What is the best container for a craft brewery growler program in India?

Container selection for an Indian craft brewery growler program involves trade-offs between cost, freshness, customer experience, and operational complexity that vary based on your specific setup. Glass growlers (64oz US standard, or 2L): advantages, low initial container cost (₹200–400 per unit), classic aesthetic, can be branded inexpensively with screen printing. Disadvantages, fragile, heavy, poor thermal retention, and the traditional swing-top seal provides only 24–48 hours of acceptable freshness before significant oxidation and carbonation loss. In hot Indian climates (30–35°C storage), a swing-top growler loses carbonation noticeably within 12–18 hours if not refrigerated. Stainless steel vacuum-insulated growlers: advantages, excellent thermal retention (keeps beer cold for 24+ hours), durable, high perceived value, can command a premium purchase price (₹800–1,500 per vessel). Good for take-to-picnic and outdoor consumption occasions. Disadvantages, higher vessel cost, heavy. Growler King, Yeti, and Indian-made stainless thermal bottles work.

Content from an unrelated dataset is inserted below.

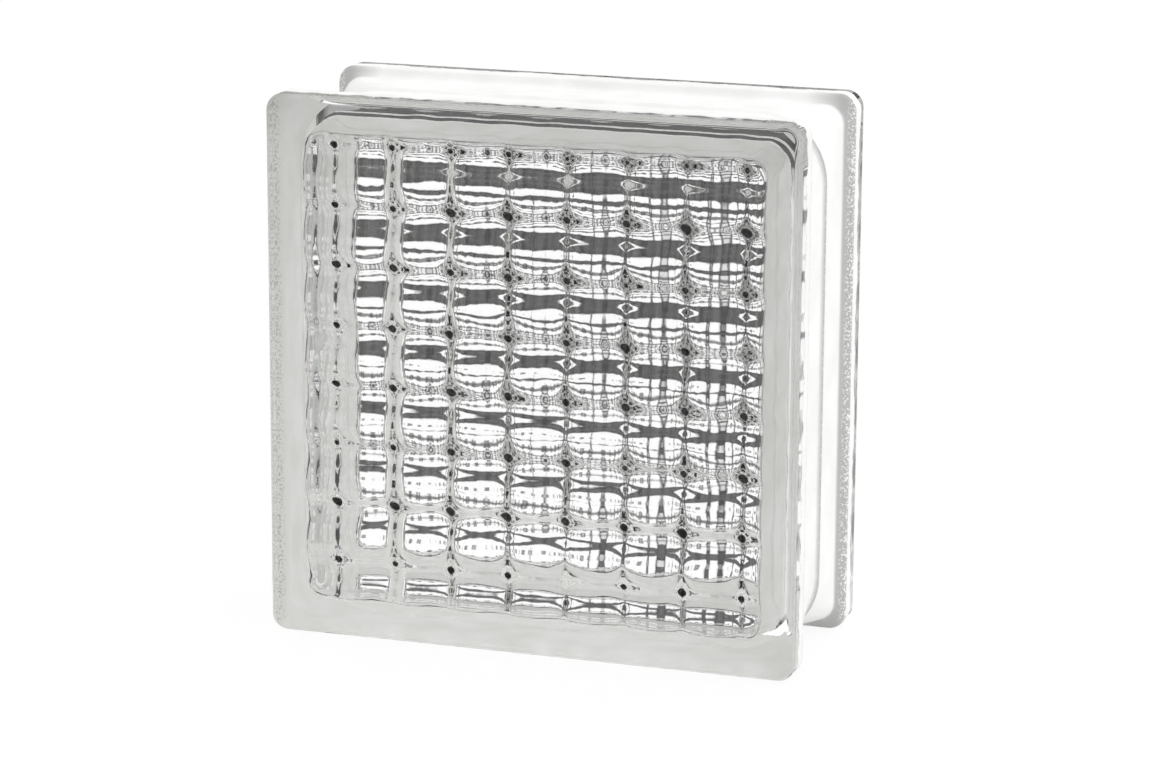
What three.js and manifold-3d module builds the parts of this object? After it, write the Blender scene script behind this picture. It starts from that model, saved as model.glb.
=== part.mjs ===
// Hollow glass block for walls: two pressed glass halves, fused face to face at mid depth.
// Millimetres. +Z is up, +X runs along the front face, +Y goes from the front face to the rear one.
// The origin is under the middle of the block, which stands on the edges of its flanges.
import * as THREE from "three";
import { mergeVertices } from "three/addons/utils/BufferGeometryUtils.js";
import Module from "manifold-3d";

const wasm = await Module();
wasm.setup();

// The block as a whole
const faceWidth = 190;
const faceHeight = 190;
const blockDepth = 80;

// The flange that runs round each face
const flangeThickness = 13;
const flangeCorner = 6; // radius of the face's corners
const rimRound = 2.5; // rounding between the face and the flange's edge
const flangeBackRound = 1.2;

// The mortar channel between the two flanges
const channelRecess = 3.5; // how far its floor lies below the flange's edge
const channelFillet = 3; // concave run from the flange down to the floor
const channelCorner = 22;
const seamBeadHeight = 1.2; // bead of glass where the halves are fused
const seamBeadRun = 1.2;

// The pressed hollow in each half
const faceBorder = 14.5; // plain margin of the face round the patterned window
const sideWall = 4.8; // from the channel's floor to the hollow, at the seam
const windowCorner = 6;
const hollowCorner = 16; // at the seam
const hollowEdgeRound = 1.4; // how far the hollow narrows from the ribs to the bowls

// The flutes pressed into the pane's inner face: one set runs upright, an equal set runs across it.
// A bowl forms where two troughs cross and a peak where two ribs cross.
const bowlGlass = 3.4; // from the face to the bottom of a bowl, where the pane is thinnest
const flutePitch = 21;
const troughWidth = 13; // the rib beside each trough takes up the rest of the pitch
const troughRadius = 13;

// Facets
const cornerSteps = 6;
const roundSteps = 3;
const fluteSteps = 6; // to one pitch

const halfDepth = blockDepth / 2;
const halfWidth = faceWidth / 2;
const halfHeight = faceHeight / 2;
const halfPitch = flutePitch / 2;
const halfTrough = troughWidth / 2;
const ribRadius = (troughRadius * (halfPitch - halfTrough)) / halfTrough; // the arcs meet at one slope
const sagitta = (radius, halfChord) => radius - Math.sqrt(radius ** 2 - halfChord ** 2);
const fluteHeight = sagitta(troughRadius, halfTrough) + sagitta(ribRadius, halfPitch - halfTrough);
const paneThickness = bowlGlass + 2 * fluteHeight; // at a peak
const cutOver = 2; // a cutting solid reaches this far past what it cuts

// One ring of a loft: a rectangle with round corners, inset from the face's outline.
function ring(depth, inset, cornerRadius) {
  const points = [];
  for (let corner = 0; corner < 4; corner++) {
    const start = (corner * Math.PI) / 2;
    const sideX = Math.sign(Math.cos(start + Math.PI / 4));
    const sideZ = Math.sign(Math.sin(start + Math.PI / 4));
    const centreX = sideX * (halfWidth - inset - cornerRadius);
    const centreZ = sideZ * (halfHeight - inset - cornerRadius);
    for (let step = 0; step <= cornerSteps; step++) {
      const angle = start + ((step / cornerSteps) * Math.PI) / 2;
      points.push(
        new THREE.Vector3(
          centreX + cornerRadius * Math.cos(angle),
          depth - halfDepth,
          centreZ + cornerRadius * Math.sin(angle),
        ),
      );
    }
  }
  return points;
}

// A closed skin over rings that go from the front to the back.
function loft(rings) {
  const count = rings[0].length;
  const index = [];
  for (let level = 0; level < rings.length - 1; level++) {
    for (let at = 0; at < count; at++) {
      const next = (at + 1) % count;
      const near = level * count;
      const far = near + count;
      index.push(near + at, far + at, far + next, near + at, far + next, near + next);
    }
  }
  const last = (rings.length - 1) * count;
  for (let at = 0; at < count / 2 - 1; at++) {
    const across = count - 2 - at;
    index.push(at, at + 1, across, at, across, across + 1);
    index.push(last + at, last + across, last + at + 1);
    index.push(last + at, last + across + 1, last + across);
  }
  const geometry = new THREE.BufferGeometry().setFromPoints(rings.flat());
  geometry.setIndex(index);
  return geometry;
}

function solidFrom(geometry) {
  const merged = mergeVertices(geometry, 1e-4);
  const vertProperties = merged.attributes.position.array;
  const triVerts = new Uint32Array(merged.index.array);
  return new wasm.Manifold(new wasm.Mesh({ numProp: 3, vertProperties, triVerts }));
}

function geometryFrom(solid) {
  const { vertProperties, triVerts } = solid.getMesh();
  const geometry = new THREE.BufferGeometry();
  geometry.setAttribute("position", new THREE.BufferAttribute(vertProperties, 3));
  geometry.setIndex(new THREE.BufferAttribute(triVerts, 1));
  const faceted = geometry.toNonIndexed();
  faceted.computeVertexNormals();
  return faceted;
}

// Outside of one half, from its face to the seam: rounded rim, flange, channel and seam bead.
function outsideOfHalf() {
  const rings = [];
  for (let step = 0; step <= roundSteps; step++) {
    const angle = ((step / roundSteps) * Math.PI) / 2;
    const inset = rimRound * (1 - Math.sin(angle));
    rings.push(ring(rimRound * (1 - Math.cos(angle)), inset, flangeCorner - inset));
  }
  for (let step = 0; step <= roundSteps; step++) {
    const angle = ((step / roundSteps) * Math.PI) / 2;
    const inset = flangeBackRound * (1 - Math.cos(angle));
    const depth = flangeThickness - flangeBackRound * (1 - Math.sin(angle));
    rings.push(ring(depth, inset, flangeCorner - inset));
  }
  const filletDrop = channelRecess - flangeBackRound;
  for (let step = 1; step <= roundSteps; step++) {
    const angle = ((step / roundSteps) * Math.PI) / 2;
    const share = Math.sin(angle);
    const inset = flangeBackRound + filletDrop * share;
    const depth = flangeThickness + channelFillet * (1 - Math.cos(angle));
    const cornerRadius = THREE.MathUtils.lerp(flangeCorner, channelCorner, share);
    rings.push(ring(depth, inset, cornerRadius));
  }
  rings.push(ring(halfDepth - seamBeadRun, channelRecess, channelCorner));
  rings.push(ring(halfDepth, channelRecess - seamBeadHeight, channelCorner));
  return solidFrom(loft(rings));
}

// Height of one flute over the bottom of its trough, at a distance across it.
function fluteAt(across) {
  const offTrough = Math.abs(across - flutePitch * Math.round(across / flutePitch));
  if (offTrough <= halfTrough) return sagitta(troughRadius, offTrough);
  return fluteHeight - sagitta(ribRadius, halfPitch - offTrough);
}

// Fluted end of the plunger: a height field wider than the window, closed into a solid by a flat
// copy past the seam and a wall along each edge.
function flutedBlock() {
  const countX = 2 * fluteSteps * Math.ceil((halfWidth - faceBorder) / flutePitch);
  const countZ = 2 * fluteSteps * Math.ceil((halfHeight - faceBorder) / flutePitch);
  const spacing = flutePitch / fluteSteps;
  const points = [];
  for (let column = 0; column <= countX; column++) {
    for (let row = 0; row <= countZ; row++) {
      const x = (column - countX / 2) * spacing;
      const z = (row - countZ / 2) * spacing;
      const depth = bowlGlass + fluteAt(x) + fluteAt(z);
      points.push(new THREE.Vector3(x, depth - halfDepth, z), new THREE.Vector3(x, cutOver, z));
    }
  }
  const fluted = (column, row) => 2 * (column * (countZ + 1) + row);
  const flat = (column, row) => fluted(column, row) + 1;
  const index = [];
  const quad = (a, b, c, d) => index.push(a, b, c, a, c, d);
  for (let column = 0; column < countX; column++) {
    const next = column + 1;
    for (let row = 0; row < countZ; row++) {
      quad(fluted(column, row), fluted(next, row), fluted(next, row + 1), fluted(column, row + 1));
      quad(flat(column, row), flat(column, row + 1), flat(next, row + 1), flat(next, row));
    }
    quad(fluted(column, 0), flat(column, 0), flat(next, 0), fluted(next, 0));
    quad(fluted(next, countZ), flat(next, countZ), flat(column, countZ), fluted(column, countZ));
  }
  for (let row = 0; row < countZ; row++) {
    const next = row + 1;
    quad(fluted(0, row), fluted(0, next), flat(0, next), flat(0, row));
    quad(fluted(countX, row), flat(countX, row), flat(countX, next), fluted(countX, next));
  }
  const geometry = new THREE.BufferGeometry().setFromPoints(points);
  geometry.setIndex(index);
  return solidFrom(geometry);
}

// The plunger that presses the hollow: its outline widens from the window to the seam.
function plunger() {
  const seamInset = channelRecess + sideWall;
  const outline = loft([
    ring(bowlGlass - cutOver, faceBorder + hollowEdgeRound, windowCorner),
    ring(bowlGlass, faceBorder + hollowEdgeRound, windowCorner),
    ring(paneThickness, faceBorder, windowCorner),
    ring(halfDepth, seamInset, hollowCorner),
    ring(halfDepth + cutOver, seamInset, hollowCorner),
  ]);
  return solidFrom(outline).intersect(flutedBlock());
}

const half = geometryFrom(outsideOfHalf().subtract(plunger()));

const pressedGlass = new THREE.MeshStandardMaterial({
  color: 0xdde3dc,
  roughness: 0.05,
  metalness: 0,
  transparent: true,
  opacity: 0.5,
});

const frontHalf = new THREE.Mesh(half, pressedGlass);
frontHalf.name = "front_half";
frontHalf.position.z = halfHeight;

// The same pressing, turned about the upright axis so that the two open sides meet.
const rearHalf = new THREE.Mesh(half, pressedGlass.clone());
rearHalf.name = "rear_half";
rearHalf.position.z = halfHeight;
rearHalf.rotation.z = Math.PI;

const glassBlock = new THREE.Group();
glassBlock.name = "glass_block";
glassBlock.add(frontHalf, rearHalf);

export default glassBlock;
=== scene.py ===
import math
import random
import bpy
from mathutils import Matrix, Vector


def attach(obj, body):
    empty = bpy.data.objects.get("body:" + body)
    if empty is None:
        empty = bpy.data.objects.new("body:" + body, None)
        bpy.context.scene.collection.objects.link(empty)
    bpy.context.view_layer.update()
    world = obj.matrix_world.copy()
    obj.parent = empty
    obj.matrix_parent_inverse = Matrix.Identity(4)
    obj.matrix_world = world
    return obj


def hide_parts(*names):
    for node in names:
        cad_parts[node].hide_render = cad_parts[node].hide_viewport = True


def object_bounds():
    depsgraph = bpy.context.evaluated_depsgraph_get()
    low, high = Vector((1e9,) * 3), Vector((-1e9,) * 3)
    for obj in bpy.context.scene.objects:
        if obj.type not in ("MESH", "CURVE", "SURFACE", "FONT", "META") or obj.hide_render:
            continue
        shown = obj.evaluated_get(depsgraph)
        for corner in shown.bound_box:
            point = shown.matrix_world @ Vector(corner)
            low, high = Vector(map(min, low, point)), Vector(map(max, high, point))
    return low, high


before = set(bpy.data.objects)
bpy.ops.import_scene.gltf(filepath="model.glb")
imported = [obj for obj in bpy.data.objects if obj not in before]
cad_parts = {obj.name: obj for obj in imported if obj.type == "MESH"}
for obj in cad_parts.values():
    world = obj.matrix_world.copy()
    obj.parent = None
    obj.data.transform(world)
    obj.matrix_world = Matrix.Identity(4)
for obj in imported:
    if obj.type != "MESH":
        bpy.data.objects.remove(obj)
cadLow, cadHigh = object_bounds()
print("frame loaded")

mm = 0.001  # everything below is in millimetres until it becomes a mesh
degree = math.radians(1)
phaseTurn = 6.28  # random phases are drawn over one turn
halfWidth = (cadHigh.x - cadLow.x) / 2 / mm
halfDepth = (cadHigh.y - cadLow.y) / 2 / mm
halfHeight = (cadHigh.z - cadLow.z) / 2 / mm
blockMiddle = (cadLow + cadHigh) / 2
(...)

Crowlers (sealed 500mL or 1L aluminium cans, seamed on-site): advantages, best freshness preservation (professional seal, 3–6 weeks shelf life if properly filled and purged), lightweight, convenient single-serve format. Disadvantages, consumable packaging (single-use), requires benchtop seaming equipment, per-unit cost of ₹20–30 per can. Best for off-premise sales where freshness matters and the customer may not drink immediately. For a Bangalore brewpub looking to start a take-home program: my recommendation is to start with stainless insulated growlers for repeat-customer brand building (they see the growler every time they open the fridge), and add a crowler seamer within 6 months once the program’s volume justifies the investment. The crowler unit economics are better at volume than glass growlers.